Restrict the output to the lines below starting at the one that contains "Write part 3" and ending at the one that contains "return near", and restate them word for word, both ends included.
[Begin DATA FOR THE TASK]
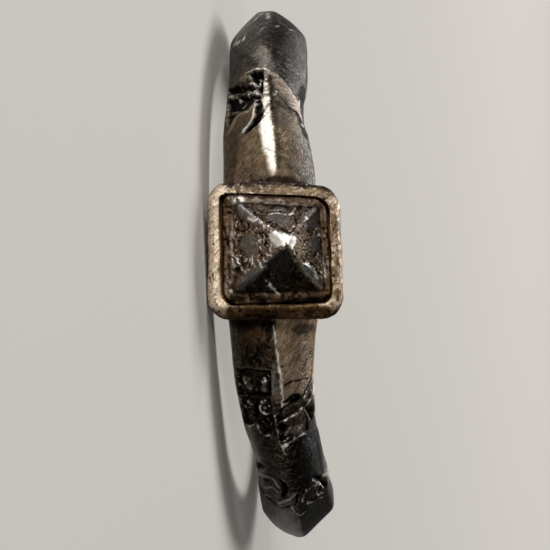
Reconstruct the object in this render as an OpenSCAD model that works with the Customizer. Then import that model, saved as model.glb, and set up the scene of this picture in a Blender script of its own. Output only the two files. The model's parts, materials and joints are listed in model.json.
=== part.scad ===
// Silver finger ring: a hoop with a ridge along its outside, and a square box
// bezel that holds a pyramid with bars on its corners and a lozenge on each face.
// The ring is modelled round its own axis, and then laid on its side as it rests.

/* [Hoop] */
// Radius of the finger hole
finger_r = 9.2; // [8.6:0.1:10]
// Thickness of the hoop from the finger hole to the top of the ridge
ridge_wall = 2.45; // [2.2:0.05:2.8]
// Thickness of the hoop at its two side edges
edge_wall = 1.1; // [0.9:0.05:1.3]
// Scale of the hoop's width
width_scale = 1; // [0.9:0.05:1.1]
// Depth of the engraving
engraving_depth = 0.2; // [0.1:0.02:0.3]

/* [Bezel] */
// Width of the box across the hoop
box_w = 5.75; // [5.5:0.05:6.2]
// Length of the box along the hoop
box_l = 5.65; // [5.5:0.05:6.2]
// Turn of the box on the hoop, in degrees
box_turn = 4; // [-6:0.5:6]
// Sideways shift of the box on the hoop
box_shift = -0.15; // [-0.5:0.05:0.5]
// Height of the rim above the hoop's ridge
rim_rise = 1.05; // [0.8:0.05:1.4]
// Scale of the recess and of the pyramid in it, seen from the front
recess_scale = 1; // [0.94:0.01:1.03]
// Depth of the recess below the rim
recess_depth = 1; // [0.7:0.05:1.2]

/* [Pyramid] */
// Gap between the pyramid and the walls of the recess
setting_gap = 0.1; // [0.06:0.01:0.16]
// Height of the pyramid's point above the rim
point_rise = 1.85; // [1.2:0.05:2.4]
// Width of the bars on the pyramid's corners
bar_w = 0.46; // [0.3:0.02:0.6]
// How far bars and lozenges stand out of the faces
relief = 0.16; // [0.1:0.01:0.24]

/* [Rest] */
// Lean of the ring to its front as it lies, in degrees
lean_front = 4.5; // [0:0.1:8]
// Lean of the ring along its hoop as it lies, in degrees
lean_along = -1.4; // [-4:0.1:4]

/* [Hidden] */
silver = "#8f867c";
dark_silver = "#6f6b68";
cut = 1;                // extra length of a cutting shape
thin = 0.01;            // thickness of the slabs that a hull joins

// Hoop
stations = 144;         // sections round the hoop
bevel = 0.14;           // rounding of the hoop's side edges
swell = 0.11;           // how far the middle of a facet stands out, each way
edge_r = finger_r + edge_wall;
ridge_r = finger_r + ridge_wall;

// Bezel
rim_r = ridge_r + rim_rise;
box_foot_r = ridge_r - 1.25;
box_foot = 0.5;         // how much narrower the box is at its foot
box_corner = 1.1;       // radius of the box's upright corners
recess_corner = 0.55;   // radius of the recess's corners
rim_flat = 0.7;         // how much smaller than the box the flat of its rim is
rim_slope = 0.5;        // how far the rim falls from its flat to its outer edge

// Pyramid
seat_gap = 0.02;        // between the pyramid's foot and the recess floor
plate_drop = 0.3;       // from the rim down to the plate round the pyramid
plate_r = rim_r - plate_drop;
face_foot = 0.2;        // how deep the faces' foot is sunk in the plate
bar_reach = 0.9;        // how far the bars reach out to the base's corners
border_w = 0.14;        // width of the raised border round the plate
border_h = 0.12;        // height of that border
point = [0.60, 0.34];   // place of the point across and along the hoop
point_blunt = 0.3;      // width of the worn point

// Corners of the recess and of the pyramid's base, which are both a little
// askew. Columns: place across and along the hoop, as seen from the front.
recess_corners = [[-2.25, 2.45], [2.20, 2.22], [2.42, -2.00], [-2.16, -2.16]];
base_corners = [[-1.82, 2.14], [1.84, 2.00], [2.10, -1.66], [-1.90, -1.76]];

// Columns: degrees from the bezel, width of the hoop, sideways shift of its
// middle, sideways shift of the ridge from that middle, width of the ridge's flat.
hoop_table = [
    [-180, 2.40, -0.12,  0.05, 0.50],
    [-140, 2.40, -0.18,  0.10, 0.40],
    [-112, 2.85, -0.02,  0.10, 0.34],
    [ -90, 3.20, -0.02,  0.00, 0.32],
    [ -66, 3.08, -0.16,  0.08, 0.28],
    [ -53, 2.98, -0.27,  0.00, 0.26],
    [ -43, 3.16, -0.49,  0.12, 0.30],
    [ -30, 3.42, -0.59,  0.11, 0.46],
    [ -20, 3.70, -0.50,  0.05, 0.30],
    [ -12, 3.92, -0.40,  0.02, 0.22],
    [   0, 4.00, -0.34,  0.20, 0.28],
    [  14, 4.00, -0.25,  0.26, 0.28],
    [  22, 3.96, -0.20,  0.16, 0.46],
    [  28, 3.82, -0.21,  0.08, 0.58],
    [  35, 3.62, -0.23,  0.10, 0.34],
    [  44, 3.42, -0.15,  0.08, 0.16],
    [  56, 3.42,  0.02, -0.04, 0.30],
    [  68, 3.44,  0.06, -0.02, 0.62],
    [  90, 3.35,  0.12, -0.02, 0.88],
    [ 112, 2.95,  0.08,  0.00, 0.60],
    [ 140, 2.50, -0.05,  0.05, 0.50],
    [ 180, 2.40, -0.12,  0.05, 0.50],
];
WIDTH = 1;
SHIFT = 2;
RIDGE = 3;
FLAT = 4;

// Leaf-shaped cuts in the facets. Columns: degrees from the bezel, sideways
// place, length, width, and turn on the facet in degrees.
leaf_table = [
    [ 46.0, -0.55, 1.1, 0.34,  105],
    [ 43.5, -1.15, 1.1, 0.36,  110],
    [ 37.5, -1.05, 1.2, 0.36,  120],
    [ 33.5, -1.15, 1.5, 0.36,  145],
    [ 31.0, -0.75, 1.2, 0.36,  140],
    [ 42.5,  0.75, 2.0, 0.42,   50],
    [ 44.0,  1.62, 1.6, 0.46,    0],
    [-29.5, -1.45, 1.5, 0.80,    0],
    [-36.5, -1.25, 1.2, 0.60,   20],
    [-32.5,  0.35, 1.7, 0.40,   60],
    [-38.5, -0.05, 1.1, 0.36,   70],
    [-43.5,  0.95, 1.6, 0.34,   10],
    [-57.5, -0.75, 1.2, 0.34,    0],
    [-61.0, -1.20, 1.3, 0.40,  120],
    [-63.0,  0.30, 1.3, 0.36,   80],
    [-63.5,  1.10, 0.9, 0.30,    0],
];
leaf_steps = 6;

// Raised lozenges on the pyramid's faces. Columns: place across and along the
// hoop, width and length, all as seen from the front.
lozenge_table = [
    [-1.10,  0.45, 0.75, 1.30],
    [ 1.68,  0.40, 0.50, 1.00],
    [ 0.20,  1.62, 0.90, 0.80],
    [ 0.42, -1.10, 0.60, 0.90],
];

// A smooth curve through the rows of the hoop's table, closed round the hoop.
last = len(hoop_table) - 1;
turn_back = [360, 0, 0, 0, 0];
function row(i) = i < 0 ? hoop_table[last + i] - turn_back
    : i > last ? hoop_table[i - last] + turn_back
    : hoop_table[i];
function slope(i, c) = (row(i + 1)[c] - row(i - 1)[c]) / (row(i + 1)[0] - row(i - 1)[0]);
function row_before(a) = max([for (i = [0 : last - 1]) if (hoop_table[i][0] <= a) i]);
function at(a, c) = let (
        i = row_before(a),
        step = row(i + 1)[0] - row(i)[0],
        s = (a - row(i)[0]) / step)
    (2 * s ^ 3 - 3 * s ^ 2 + 1) * row(i)[c]
    + (s ^ 3 - 2 * s ^ 2 + s) * step * slope(i, c)
    + (3 * s ^ 2 - 2 * s ^ 3) * row(i + 1)[c]
    + (s ^ 3 - s ^ 2) * step * slope(i + 1, c);

// The hoop's section at an angle, as [radius, sideways] pairs. Each facet swells
// a little between the edge of the hoop and the flat of the ridge.
function section(a) = let (
        half = at(a, WIDTH) * width_scale / 2,
        middle = at(a, SHIFT),
        top = middle + at(a, RIDGE),
        flat = at(a, FLAT) / 2,
        low = middle - half,
        high = middle + half,
        mid_r = (edge_r + ridge_r) / 2 + swell)
    [
        [finger_r - cut, low],
        [edge_r - bevel, low],
        [edge_r + bevel / 2, low + bevel],
        [mid_r, (low + top - flat) / 2 - swell],
        [ridge_r - bevel / 2, top - flat - bevel],
        [ridge_r, top - flat],
        [ridge_r, top + flat],
        [ridge_r - bevel / 2, top + flat + bevel],
        [mid_r, (high + top + flat) / 2 + swell],
        [edge_r + bevel / 2, high - bevel],
        [edge_r - bevel, high],
        [finger_r - cut, high],
    ];
function place(a, p) = [-p[0] * sin(a), -p[0] * cos(a), p[1]];
function station_angle(i) = 360 * i / stations - 180;

module hoop() {
    n = len(section(0));
    points = [for (i = [0 : stations - 1], p = section(station_angle(i))) place(station_angle(i), p)];
    faces = [for (i = [0 : stations - 1], j = [0 : n - 1], half = [0, 1])
        let (
            here = i * n,
            next = ((i + 1) % stations) * n,
            k = (j + 1) % n)
        half == 0 ? [here + j, next + k, here + k] : [here + j, next + j, next + k]];
    polyhedron(points = points, faces = faces);
}

// Radius of a facet's straight line at an angle and a sideways place, and its slope.
function side_of(a, z) = z < at(a, SHIFT) + at(a, RIDGE) ? -1 : 1;
function facet_rise(a, side) = (ridge_wall - edge_wall)
    / (at(a, WIDTH) / 2 - side * at(a, RIDGE) - at(a, FLAT) / 2);
function facet_r(a, z) = let (
        out = abs(z - at(a, SHIFT) - at(a, RIDGE)) - at(a, FLAT) / 2)
    ridge_r - max(0, out) * facet_rise(a, side_of(a, z));

// Puts a shape on a facet, with its Z out of the surface, its X across the hoop
// and its Y along it.
module on_facet(a, z) {
    tilt = atan(facet_rise(a, side_of(a, z)));
    rotate([0, 0, -a])
        translate([0, -facet_r(a, z), z])
            rotate([90, 0, 0])
                rotate([0, 0, 90])
                    rotate([0, side_of(a, z) * tilt, 0])
                        children();
}

function leaf(l, w) = [
    for (i = [0 : 2 * leaf_steps - 1])
        let (t = i / leaf_steps)
        [w / 2 * sin(180 * t), -l / 2 * cos(180 * t)]
];

module engraving() {
    for (cutter = leaf_table)
        on_facet(cutter[0], cutter[1])
            rotate([0, 0, cutter[4]])
                translate([0, 0, -engraving_depth])
                    linear_extrude(engraving_depth + cut)
                        polygon(leaf(cutter[2], cutter[3]));
}

// Stands a shape on the front of the hoop: its X runs across the hoop, its Y
// along it, and its Z out of it, measured from the hoop's axis.
module at_front() {
    translate([0, 0, box_shift])
        rotate([90, 0, 0])
            rotate([0, 0, 90 - box_turn])
                children();
}

module round_square(w, l, r) {
    offset(r = r, $fn = 32)
        square([w - 2 * r, l - 2 * r], center = true);
}

module slab(w, l, r, z) {
    translate([0, 0, z])
        linear_extrude(thin)
            round_square(w, l, r);
}

module box() {
    hull() {
        slab(box_w - box_foot, box_l - box_foot, box_corner, box_foot_r);
        slab(box_w, box_l, box_corner, rim_r - rim_slope);
        slab(box_w - rim_flat / 3, box_l - rim_flat / 3, box_corner, rim_r - rim_slope / 3);
        slab(box_w - rim_flat, box_l - rim_flat, box_corner - rim_flat / 2, rim_r - thin);
    }
}

// The outline of the recess, drawn in by a gap.
module recess_outline(gap) {
    offset(r = recess_corner - gap, $fn = 32)
        offset(delta = -recess_corner)
            scale(recess_scale)
                polygon(recess_corners);
}

module recess() {
    translate([0, 0, rim_r - recess_depth])
        linear_extrude(recess_depth + cut)
            recess_outline(0);
}

module hoop_and_bezel() {
    color(silver)
        difference() {
            union() {
                hoop();
                at_front() box();
            }
            cylinder(h = 4 * ridge_r, r = finger_r, center = true, $fn = 120);
            at_front() recess();
            engraving();
        }
}

// The outline of the pyramid's base, pushed out by a distance.
module base_outline(out) {
    offset(delta = out)
        scale(recess_scale)
            polygon(base_corners);
}

// The plain pyramid, with its faces pushed out by a distance.
module pyramid_faces(out) {
    hull() {
        translate([0, 0, plate_r - face_foot])
            linear_extrude(face_foot)
                base_outline(out);
        translate([point[0], point[1], rim_r + point_rise - relief + out - thin])
            linear_extrude(thin)
                circle(d = point_blunt, $fn = 12);
    }
}

// The bars and lozenges as seen from the front.
module bars_and_lozenges() {
    for (corner = base_corners)
        hull() {
            translate(corner * recess_scale * bar_reach)
                circle(d = bar_w, $fn = 16);
            translate(point)
                circle(d = bar_w, $fn = 16);
        }
    for (lozenge = lozenge_table)
        translate([lozenge[0], lozenge[1]])
            scale([lozenge[2], lozenge[3]])
                circle(d = 1, $fn = 4);
}

module border() {
    linear_extrude(border_h)
        difference() {
            base_outline(border_w);
            base_outline(0);
        }
}

module pyramid() {
    foot_r = rim_r - recess_depth + seat_gap;
    color(dark_silver)
        at_front() {
            translate([0, 0, foot_r])
                linear_extrude(plate_r - foot_r)
                    recess_outline(setting_gap);
            translate([0, 0, plate_r - seat_gap])
                border();
            pyramid_faces(0);
            intersection() {
                translate([0, 0, plate_r - face_foot])
                    linear_extrude(point_rise + plate_drop + cut)
                        bars_and_lozenges();
                pyramid_faces(relief);
            }
        }
}

module as_it_lies() {
    rotate([-lean_front, lean_along, 0])
        children();
}

as_it_lies() hoop_and_bezel();
as_it_lies() pyramid();
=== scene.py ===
import json
import math

import bpy
import numpy as np
from mathutils import Matrix, Vector, kdtree


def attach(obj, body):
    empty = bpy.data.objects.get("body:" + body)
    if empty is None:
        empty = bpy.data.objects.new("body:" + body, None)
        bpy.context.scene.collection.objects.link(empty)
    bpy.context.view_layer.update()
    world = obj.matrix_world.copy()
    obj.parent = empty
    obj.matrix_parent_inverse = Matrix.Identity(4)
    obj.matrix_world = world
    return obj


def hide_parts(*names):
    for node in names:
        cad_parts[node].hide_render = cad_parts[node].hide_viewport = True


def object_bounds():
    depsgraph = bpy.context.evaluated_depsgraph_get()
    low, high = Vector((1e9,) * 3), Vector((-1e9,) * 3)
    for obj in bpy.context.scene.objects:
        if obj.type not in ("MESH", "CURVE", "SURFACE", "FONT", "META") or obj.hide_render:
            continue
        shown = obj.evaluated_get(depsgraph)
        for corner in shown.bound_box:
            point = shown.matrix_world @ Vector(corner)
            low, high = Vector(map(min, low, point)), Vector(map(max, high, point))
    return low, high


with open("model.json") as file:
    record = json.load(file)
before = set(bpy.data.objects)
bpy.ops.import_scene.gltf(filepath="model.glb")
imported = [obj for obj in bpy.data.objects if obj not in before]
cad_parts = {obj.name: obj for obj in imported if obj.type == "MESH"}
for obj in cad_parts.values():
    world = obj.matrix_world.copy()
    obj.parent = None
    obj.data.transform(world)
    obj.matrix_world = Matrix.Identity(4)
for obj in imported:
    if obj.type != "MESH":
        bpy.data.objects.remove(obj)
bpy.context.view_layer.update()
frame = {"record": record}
print("frame loaded")

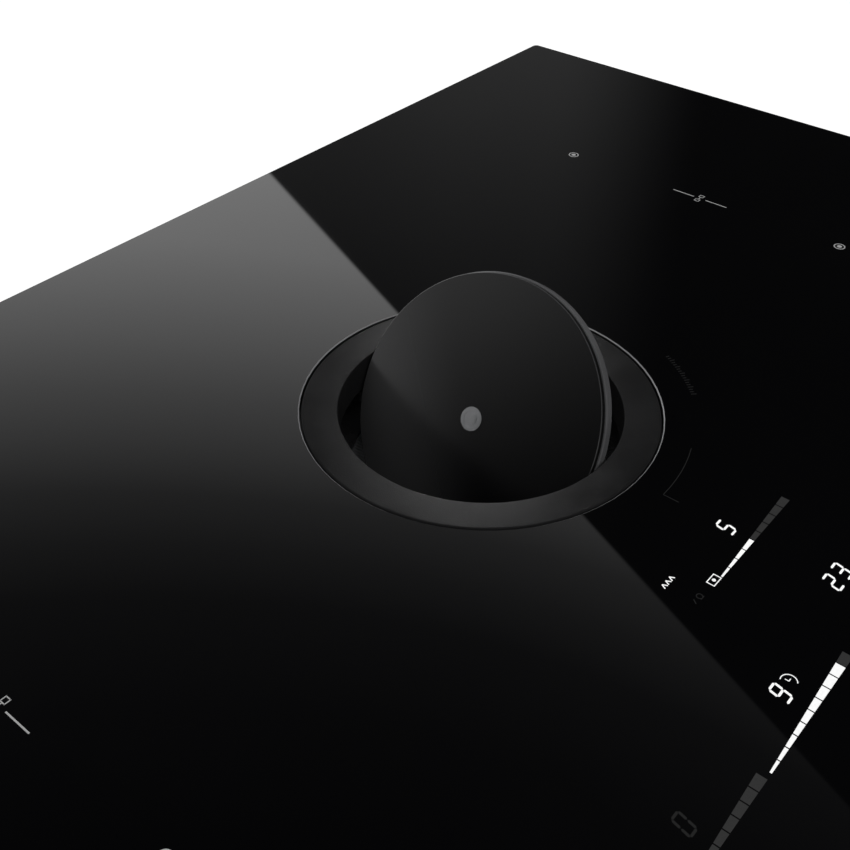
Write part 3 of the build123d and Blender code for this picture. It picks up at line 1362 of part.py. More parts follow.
def damper_levels():
    """Height of each damper blade's pin, from the top down."""
    top = spigot_top() - SPIGOT_T - DAMPER_BARREL_R - FIT
    pitch = (spigot_top() - 2 * SPIGOT_T) / DAMPER_BLADES
    return [top - k * pitch for k in range(DAMPER_BLADES)]


def outlet_duct():
    """The duct that widens from the blower's mouth to the flat-channel spigot."""
    mouth_top = BLOWER_Z + SCROLL_SHIFT_Z + BLOWER_T

    def slab(inset, y):
        w, h = BLOWER_W - 2 * inset, mouth_top - 2 * inset
        near = Pos(BLOWER_MID_X, y, mouth_top / 2) * Rot(90, 0, 0) * Rectangle(w, h)
        return near

    def wide(inset, y):
        w, h = SPIGOT_W - 2 * inset, SPIGOT_H - 2 * inset
        return Pos(BLOWER_MID_X, y, SPIGOT_H / 2) * Rot(90, 0, 0) * Rectangle(w, h)

    flare = loft([slab(0, BLOWER_MOUTH_Y), wide(0, SPIGOT_START_Y)], ruled=True)
    flare -= loft([slab(BLOWER_T, BLOWER_MOUTH_Y), wide(SPIGOT_T, SPIGOT_START_Y)], ruled=True)
    x0, x1 = BLOWER_MID_X - SPIGOT_W / 2, BLOWER_MID_X + SPIGOT_W / 2
    t = SPIGOT_T
    spigot = block(x0, x1, SPIGOT_START_Y, SPIGOT_END_Y, 0, SPIGOT_H)
    spigot -= block(x0 + t, x1 - t, SPIGOT_START_Y, SPIGOT_END_Y, t, SPIGOT_H - t)
    duct = flare + spigot
    blade_back = DAMPER_Y - DAMPER_BARREL_R - FIT
    for z in damper_levels()[1:]:
        y0 = blade_back - DAMPER_BAR
        duct += block(x0, x1, y0, blade_back, z - DAMPER_BAR, z + DAMPER_BAR)
    low_y = DAMPER_Y - DAMPER_T / 2 - FIT
    duct += block(x0, x1, low_y - DAMPER_BAR, low_y, 0, t + 2 * DAMPER_BAR)
    for z in damper_levels():
        duct -= rod_x(DAMPER_PIN_R + RUN_CLEAR, x0, x1, DAMPER_Y, z)
    return duct


def damper_blade(level):
    """One gravity flap of the non-return damper, with its barrel and end pins."""
    z = damper_levels()[level]
    pitch = (spigot_top() - 2 * SPIGOT_T) / DAMPER_BLADES
    half = SPIGOT_W / 2 - SPIGOT_T - DAMPER_SIDE_GAP
    x0, x1 = BLOWER_MID_X - half, BLOWER_MID_X + half
    drop = pitch - 2 * DAMPER_BARREL_R - FIT
    y0, y1 = DAMPER_Y - DAMPER_T / 2, DAMPER_Y + DAMPER_T / 2
    blade = block(x0, x1, y0, y1, z - drop, z)
    blade += rod_x(DAMPER_BARREL_R, x0, x1, DAMPER_Y, z)
    reach = DAMPER_SIDE_GAP + SPIGOT_T - FIT
    return blade + rod_x(DAMPER_PIN_R, x0 - reach, x1 + reach, DAMPER_Y, z)


# ---------------------------------------------------------------- all nodes
def main():
    """Writes every node's file."""
    save("glass_top", glass_top())
    save("glass_rim_seal", glass_rim_seal())
    save("pan_bond", pan_bond())
    save("throat_collar", throat_collar())
    save("collar_gasket", collar_gasket())
    save("ring_trim", ring_trim())
    save("ring_seal", ring_seal())
    save("pivot_bushes", *pivot_bushes())
    save("flap_glass", tilted(flap_glass()))
    save("flap_badge", tilted(flap_badge()))
    save("flap_bond", tilted(flap_bond()))
    save("flap_frame", tilted(flap_frame()))
    save("flap_axles", *[tilted(axle) for axle in flap_axles()])
    save("flap_sector_gear", tilted(flap_sector_gear()))
    save("drive_pinion", drive_pinion())
    save("flap_motor", flap_motor())
    save("flap_motor_screws", *flap_motor_screws())
    save("filter_basket", filter_basket())
    save("filter_floor", filter_floor())
    save("filter_sleeve", filter_sleeve())
    save("drip_bowl", drip_bowl())
    save("base_pan", pan_floor(), *pan_standoffs(), *pan_sides())
    save("worktop_clips", *worktop_clips())
    save("coil_windings", *coil_windings())
    save("mica_sheets", *mica_sheets())
    save("coil_carriers", *coil_carriers())
    save("ferrite_bars", *ferrite_bars())
    save("coil_sensors", *coil_sensors())
    save("coil_plates", *coil_plates())
    save("power_boards", *power_boards())
    save("heatsinks", *heatsinks())
    save("board_components", *board_components())
    save("cooling_fan_frames", *cooling_fan_frames())
    save("cooling_rotor_left", cooling_rotor(-1))
    save("cooling_rotor_right", cooling_rotor(1))
    save("control_tray", control_tray())
    save("control_board", control_board())
    save("display_modules", *display_modules())
    save("touch_pads", *touch_pads())
    save("cable_gland", cable_gland())
    save("terminal_block", terminal_block())
    save("plenum_lid", plenum_lid())
    save("pan_gasket", pan_gasket())
    save("plenum_tub", plenum_tub())
    save("pan_screws", *clip_screws(), *lid_screws())
    save("blower_shell_inner", blower_shell_inner())
    save("blower_shell_outer", blower_shell_outer())
    save("blower_screws", *blower_screws())
    save("inlet_ring", inlet_ring())
    save("impeller", impeller())
    save("impeller_blades", *impeller_blades())
    save("fan_shaft", fan_shaft())
    save("impeller_nut", *impeller_nut())
    save("fan_motor", fan_motor())
    save("fan_motor_grommets", *fan_motor_grommets())
    save("fan_motor_screws", *fan_motor_screws())
    save("blower_hanger", blower_hanger())
    save("outlet_duct", outlet_duct())
    save("damper_upper", damper_blade(0))
    save("damper_lower", damper_blade(1))


main()
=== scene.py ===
import logging
import math
from dataclasses import dataclass, field
from enum import Enum
from typing import ClassVar, Iterator, Optional, Sequence, Union

import bpy
from mathutils import Matrix, Vector


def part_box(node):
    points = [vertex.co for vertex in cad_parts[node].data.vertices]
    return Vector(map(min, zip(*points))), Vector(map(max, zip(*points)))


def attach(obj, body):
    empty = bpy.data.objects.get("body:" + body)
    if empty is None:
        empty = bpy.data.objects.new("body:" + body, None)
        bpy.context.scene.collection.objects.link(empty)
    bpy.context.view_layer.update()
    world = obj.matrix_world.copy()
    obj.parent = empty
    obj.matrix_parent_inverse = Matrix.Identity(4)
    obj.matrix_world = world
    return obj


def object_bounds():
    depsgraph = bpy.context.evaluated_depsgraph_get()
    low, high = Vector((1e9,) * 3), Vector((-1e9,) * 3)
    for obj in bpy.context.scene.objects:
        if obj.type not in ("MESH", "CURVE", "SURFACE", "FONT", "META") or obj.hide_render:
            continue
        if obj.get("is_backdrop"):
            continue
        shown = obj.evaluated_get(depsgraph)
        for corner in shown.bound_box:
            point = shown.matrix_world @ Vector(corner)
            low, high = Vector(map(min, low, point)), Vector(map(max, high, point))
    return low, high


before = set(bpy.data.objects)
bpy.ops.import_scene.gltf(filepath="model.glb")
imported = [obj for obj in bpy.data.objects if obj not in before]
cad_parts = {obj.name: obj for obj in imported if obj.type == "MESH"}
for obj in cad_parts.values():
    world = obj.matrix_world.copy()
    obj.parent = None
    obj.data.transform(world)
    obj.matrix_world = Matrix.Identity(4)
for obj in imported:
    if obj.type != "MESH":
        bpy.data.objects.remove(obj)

LOG = logging.getLogger("cooktop")
MM = 0.001
Colour = tuple[float, float, float]
Point2 = tuple[float, float]
Point3 = tuple[float, float, float]
Term = Union[float, "Wire"]


class Body(Enum):
    """The bodies that the new pieces ride on."""

    HOB = "hob"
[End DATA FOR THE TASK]
# [REPLY TO THE TASK]
Write part 3 of the build123d and Blender code for this picture. It picks up at line 1362 of part.py. More parts follow.
def damper_levels():
    """Height of each damper blade's pin, from the top down."""
    top = spigot_top() - SPIGOT_T - DAMPER_BARREL_R - FIT
    pitch = (spigot_top() - 2 * SPIGOT_T) / DAMPER_BLADES
    return [top - k * pitch for k in range(DAMPER_BLADES)]


def outlet_duct():
    """The duct that widens from the blower's mouth to the flat-channel spigot."""
    mouth_top = BLOWER_Z + SCROLL_SHIFT_Z + BLOWER_T

    def slab(inset, y):
        w, h = BLOWER_W - 2 * inset, mouth_top - 2 * inset
        near = Pos(BLOWER_MID_X, y, mouth_top / 2) * Rot(90, 0, 0) * Rectangle(w, h)
        return near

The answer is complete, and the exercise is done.